When a process is started off, its file creation mask is inherited from its parent. Typically, this will have a value of 022, meaning that any files created by the daemon will not give write permission to group or world users, whatever permission bits are specified by the daemon itself. Depending upon the nature of the daemon, this action may or may not present a problem. However, it is a simple matter to include the following line into your code to undo the effect of the file creation mask value set by the parent process, whatever it was:
unask(0);
Even now, there are still features in the environment, inherited from the parent process, which can cause a daemon some problems. For example, the nice() process priority setting, or the time remaining on an alarm clock signal, set up with alarm(). However, even though these things are possible, it would be a pretty malicious parent process that would set any of them up to trap an unwary daemon process.
Sometimes daemons are written that create child processes.

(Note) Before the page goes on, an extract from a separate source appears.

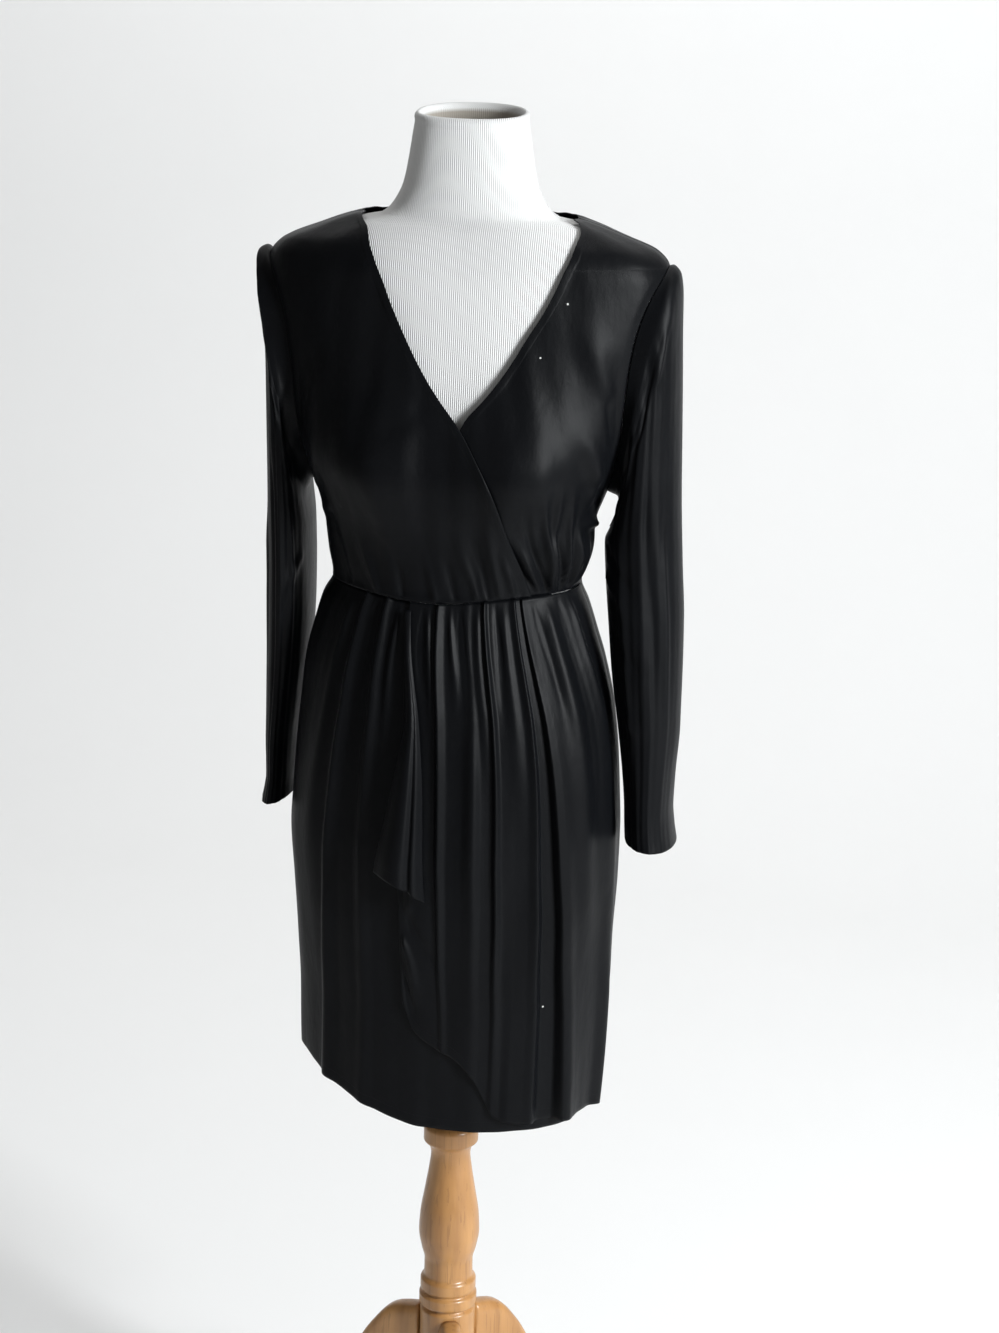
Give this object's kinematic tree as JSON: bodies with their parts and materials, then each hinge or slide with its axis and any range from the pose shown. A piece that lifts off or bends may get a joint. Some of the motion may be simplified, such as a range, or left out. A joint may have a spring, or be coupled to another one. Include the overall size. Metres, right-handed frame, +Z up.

Making the example socket server into a daemon will demonstrate this type of code. In this case, the parent process keeps looping back to accept more client connections, whilst the child processes service the client requests. Notice that the parent process does not execute a wait() system call to wait for the termination of its child processes. By default, child processes in this position become zombies until some process (probably init) waits for them in the future. The creation of zombies under these circumstances just wastes system resources. There are several ways round the problem under Linux, the simplest being to set the action of the SIGCHLD signal to SIG_IGN as follows:
signal (SIGCHLD, SIG_IGN);
This is a special feature of SIGCHLD which tells the kernel not to generate zombies from the children of the calling process.